> **What you are asked to do**:
In the listing below, find every line with the string "caption" and pull it out.
***
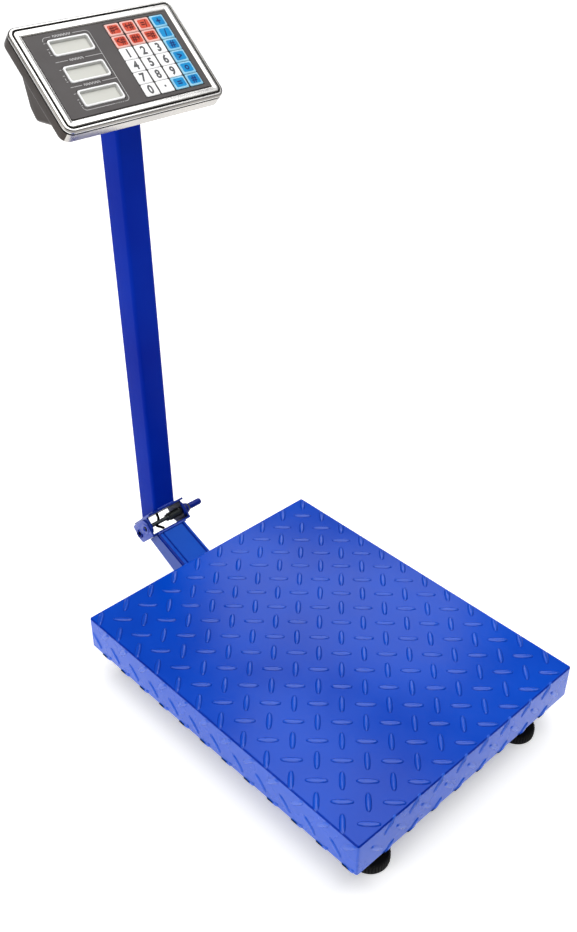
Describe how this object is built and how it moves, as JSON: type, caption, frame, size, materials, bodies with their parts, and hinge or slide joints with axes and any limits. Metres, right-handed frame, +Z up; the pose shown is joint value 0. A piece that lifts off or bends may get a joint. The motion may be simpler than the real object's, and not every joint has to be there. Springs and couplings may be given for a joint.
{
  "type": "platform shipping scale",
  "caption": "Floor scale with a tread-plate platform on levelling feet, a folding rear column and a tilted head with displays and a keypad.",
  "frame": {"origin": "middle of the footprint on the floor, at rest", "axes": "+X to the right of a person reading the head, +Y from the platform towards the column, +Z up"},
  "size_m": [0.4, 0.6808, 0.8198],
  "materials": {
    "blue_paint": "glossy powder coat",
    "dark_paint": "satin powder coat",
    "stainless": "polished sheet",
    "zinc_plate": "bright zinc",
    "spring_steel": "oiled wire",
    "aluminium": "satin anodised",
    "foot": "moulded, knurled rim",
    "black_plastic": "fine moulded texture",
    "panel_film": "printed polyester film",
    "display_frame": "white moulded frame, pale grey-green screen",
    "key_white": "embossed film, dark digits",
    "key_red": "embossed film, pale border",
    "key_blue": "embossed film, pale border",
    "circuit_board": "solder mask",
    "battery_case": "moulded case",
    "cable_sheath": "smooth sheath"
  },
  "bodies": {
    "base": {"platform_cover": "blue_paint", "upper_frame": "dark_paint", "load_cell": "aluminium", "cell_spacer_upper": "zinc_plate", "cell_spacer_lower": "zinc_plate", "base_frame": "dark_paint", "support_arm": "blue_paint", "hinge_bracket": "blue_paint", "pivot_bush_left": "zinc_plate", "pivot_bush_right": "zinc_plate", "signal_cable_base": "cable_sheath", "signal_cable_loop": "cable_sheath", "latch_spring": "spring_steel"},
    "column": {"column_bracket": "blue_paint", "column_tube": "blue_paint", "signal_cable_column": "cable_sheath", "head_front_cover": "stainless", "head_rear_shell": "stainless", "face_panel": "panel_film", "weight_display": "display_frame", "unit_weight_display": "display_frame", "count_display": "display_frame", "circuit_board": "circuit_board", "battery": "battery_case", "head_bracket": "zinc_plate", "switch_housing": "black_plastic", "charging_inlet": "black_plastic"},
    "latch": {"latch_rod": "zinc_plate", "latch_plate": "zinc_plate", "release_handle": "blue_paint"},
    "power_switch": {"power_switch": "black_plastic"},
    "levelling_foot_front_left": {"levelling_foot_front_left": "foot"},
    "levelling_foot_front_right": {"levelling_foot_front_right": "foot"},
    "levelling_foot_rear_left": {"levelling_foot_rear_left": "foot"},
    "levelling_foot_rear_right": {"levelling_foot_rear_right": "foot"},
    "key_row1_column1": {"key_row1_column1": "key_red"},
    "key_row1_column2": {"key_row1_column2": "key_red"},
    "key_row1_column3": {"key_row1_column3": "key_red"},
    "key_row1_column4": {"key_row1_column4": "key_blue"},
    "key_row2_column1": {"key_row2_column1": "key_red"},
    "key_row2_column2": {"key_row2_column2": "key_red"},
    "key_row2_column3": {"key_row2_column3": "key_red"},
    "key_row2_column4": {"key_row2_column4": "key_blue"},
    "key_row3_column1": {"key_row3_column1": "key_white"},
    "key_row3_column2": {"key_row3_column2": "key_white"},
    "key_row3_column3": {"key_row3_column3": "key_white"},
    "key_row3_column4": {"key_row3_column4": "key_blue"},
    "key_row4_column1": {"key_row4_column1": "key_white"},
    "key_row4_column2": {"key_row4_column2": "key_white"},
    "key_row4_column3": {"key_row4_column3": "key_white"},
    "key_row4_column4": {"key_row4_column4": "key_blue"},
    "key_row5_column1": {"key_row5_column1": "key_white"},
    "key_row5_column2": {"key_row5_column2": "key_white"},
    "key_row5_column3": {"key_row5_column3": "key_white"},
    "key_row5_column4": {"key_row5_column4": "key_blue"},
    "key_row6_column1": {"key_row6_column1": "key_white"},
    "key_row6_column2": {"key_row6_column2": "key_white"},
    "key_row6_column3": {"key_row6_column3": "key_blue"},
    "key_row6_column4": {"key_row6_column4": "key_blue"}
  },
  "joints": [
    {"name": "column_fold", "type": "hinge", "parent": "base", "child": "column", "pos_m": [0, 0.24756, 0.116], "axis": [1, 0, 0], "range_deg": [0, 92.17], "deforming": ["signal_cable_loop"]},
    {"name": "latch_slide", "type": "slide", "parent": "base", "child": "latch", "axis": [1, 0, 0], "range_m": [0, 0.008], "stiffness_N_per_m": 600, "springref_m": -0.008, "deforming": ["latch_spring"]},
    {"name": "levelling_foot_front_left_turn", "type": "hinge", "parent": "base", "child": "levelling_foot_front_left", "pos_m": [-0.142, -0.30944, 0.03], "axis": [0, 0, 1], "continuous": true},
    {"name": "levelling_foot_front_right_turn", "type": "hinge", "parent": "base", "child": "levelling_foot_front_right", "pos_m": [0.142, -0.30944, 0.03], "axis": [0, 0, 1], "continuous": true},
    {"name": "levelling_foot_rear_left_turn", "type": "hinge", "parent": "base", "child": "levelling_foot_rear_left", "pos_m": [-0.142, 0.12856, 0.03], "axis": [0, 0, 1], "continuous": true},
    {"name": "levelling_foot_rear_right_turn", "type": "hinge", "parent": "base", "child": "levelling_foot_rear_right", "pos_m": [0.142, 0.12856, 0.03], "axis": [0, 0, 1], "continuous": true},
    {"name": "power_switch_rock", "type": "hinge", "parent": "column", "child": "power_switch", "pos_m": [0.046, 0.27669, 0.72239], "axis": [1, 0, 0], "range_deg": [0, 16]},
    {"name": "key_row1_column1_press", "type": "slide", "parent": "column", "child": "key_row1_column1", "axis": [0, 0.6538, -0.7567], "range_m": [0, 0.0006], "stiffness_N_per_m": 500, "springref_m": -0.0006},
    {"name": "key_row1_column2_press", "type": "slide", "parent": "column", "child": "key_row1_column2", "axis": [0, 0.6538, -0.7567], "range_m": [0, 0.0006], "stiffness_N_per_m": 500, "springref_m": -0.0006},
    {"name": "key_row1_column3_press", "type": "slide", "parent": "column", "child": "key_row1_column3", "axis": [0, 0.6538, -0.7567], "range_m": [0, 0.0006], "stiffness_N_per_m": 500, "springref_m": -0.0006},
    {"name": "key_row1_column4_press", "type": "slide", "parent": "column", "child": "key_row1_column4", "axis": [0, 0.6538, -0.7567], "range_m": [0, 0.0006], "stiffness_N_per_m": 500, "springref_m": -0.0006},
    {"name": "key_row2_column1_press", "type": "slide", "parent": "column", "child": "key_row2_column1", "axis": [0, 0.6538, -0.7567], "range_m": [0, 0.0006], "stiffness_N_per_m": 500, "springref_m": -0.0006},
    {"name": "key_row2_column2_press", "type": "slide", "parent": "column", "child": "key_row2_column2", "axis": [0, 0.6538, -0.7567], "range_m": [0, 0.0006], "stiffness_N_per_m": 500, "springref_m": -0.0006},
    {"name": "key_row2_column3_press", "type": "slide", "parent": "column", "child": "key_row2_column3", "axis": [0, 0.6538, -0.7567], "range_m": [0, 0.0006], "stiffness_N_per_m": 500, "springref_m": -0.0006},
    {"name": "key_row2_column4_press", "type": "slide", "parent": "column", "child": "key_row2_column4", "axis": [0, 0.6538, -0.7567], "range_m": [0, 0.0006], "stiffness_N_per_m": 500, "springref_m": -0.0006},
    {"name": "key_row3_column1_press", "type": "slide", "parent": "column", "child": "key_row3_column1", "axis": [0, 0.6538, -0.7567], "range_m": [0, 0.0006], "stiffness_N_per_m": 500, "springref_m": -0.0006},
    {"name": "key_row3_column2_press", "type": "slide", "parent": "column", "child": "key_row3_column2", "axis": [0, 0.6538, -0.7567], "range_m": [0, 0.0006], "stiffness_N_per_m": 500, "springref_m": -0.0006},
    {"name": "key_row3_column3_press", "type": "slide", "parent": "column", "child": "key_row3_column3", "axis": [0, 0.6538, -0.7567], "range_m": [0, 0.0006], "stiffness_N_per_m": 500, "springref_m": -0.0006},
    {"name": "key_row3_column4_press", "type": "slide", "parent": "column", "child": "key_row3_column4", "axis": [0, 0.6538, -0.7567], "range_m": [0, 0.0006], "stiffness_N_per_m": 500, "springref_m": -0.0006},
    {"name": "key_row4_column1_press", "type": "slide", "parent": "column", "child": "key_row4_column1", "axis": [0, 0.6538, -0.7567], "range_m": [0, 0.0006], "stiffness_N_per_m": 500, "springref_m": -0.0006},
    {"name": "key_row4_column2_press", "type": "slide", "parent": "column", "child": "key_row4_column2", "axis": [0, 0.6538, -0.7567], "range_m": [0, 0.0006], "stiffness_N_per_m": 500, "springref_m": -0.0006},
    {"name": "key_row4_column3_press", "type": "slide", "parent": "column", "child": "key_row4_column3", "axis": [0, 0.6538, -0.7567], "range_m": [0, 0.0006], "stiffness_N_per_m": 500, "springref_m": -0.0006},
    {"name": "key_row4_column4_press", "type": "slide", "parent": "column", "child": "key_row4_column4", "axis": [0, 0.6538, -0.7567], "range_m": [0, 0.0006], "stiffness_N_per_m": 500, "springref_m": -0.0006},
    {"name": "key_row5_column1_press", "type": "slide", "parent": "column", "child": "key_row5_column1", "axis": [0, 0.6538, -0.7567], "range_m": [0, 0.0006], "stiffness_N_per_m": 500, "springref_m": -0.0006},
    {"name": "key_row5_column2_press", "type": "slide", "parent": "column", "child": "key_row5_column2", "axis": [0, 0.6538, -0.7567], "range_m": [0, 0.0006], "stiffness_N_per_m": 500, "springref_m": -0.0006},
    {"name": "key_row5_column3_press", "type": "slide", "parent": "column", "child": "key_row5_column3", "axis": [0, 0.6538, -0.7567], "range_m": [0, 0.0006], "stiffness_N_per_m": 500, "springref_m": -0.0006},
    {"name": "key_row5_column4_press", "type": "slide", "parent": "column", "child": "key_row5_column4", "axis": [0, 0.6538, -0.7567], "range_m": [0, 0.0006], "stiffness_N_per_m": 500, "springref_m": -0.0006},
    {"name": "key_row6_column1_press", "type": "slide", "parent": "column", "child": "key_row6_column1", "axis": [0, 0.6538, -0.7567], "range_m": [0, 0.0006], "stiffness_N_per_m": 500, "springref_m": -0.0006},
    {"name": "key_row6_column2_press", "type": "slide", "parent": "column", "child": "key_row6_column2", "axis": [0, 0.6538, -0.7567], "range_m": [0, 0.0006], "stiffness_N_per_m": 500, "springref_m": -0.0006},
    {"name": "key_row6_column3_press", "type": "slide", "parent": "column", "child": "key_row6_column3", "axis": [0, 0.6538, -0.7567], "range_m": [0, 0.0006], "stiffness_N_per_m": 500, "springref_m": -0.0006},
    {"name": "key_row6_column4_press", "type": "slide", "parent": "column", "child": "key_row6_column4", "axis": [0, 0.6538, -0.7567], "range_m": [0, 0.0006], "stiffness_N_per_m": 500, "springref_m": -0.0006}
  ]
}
***
> **Solution to this problem**:
Describe how this object is built and how it moves, as JSON: type, caption, frame, size, materials, bodies with their parts, and hinge or slide joints with axes and any limits. Metres, right-handed frame, +Z up; the pose shown is joint value 0. A piece that lifts off or bends may get a joint. The motion may be simpler than the real object's, and not every joint has to be there. Springs and couplings may be given for a joint.
  "caption": "Floor scale with a tread-plate platform on levelling feet, a folding rear column and a tilted head with displays and a keypad.",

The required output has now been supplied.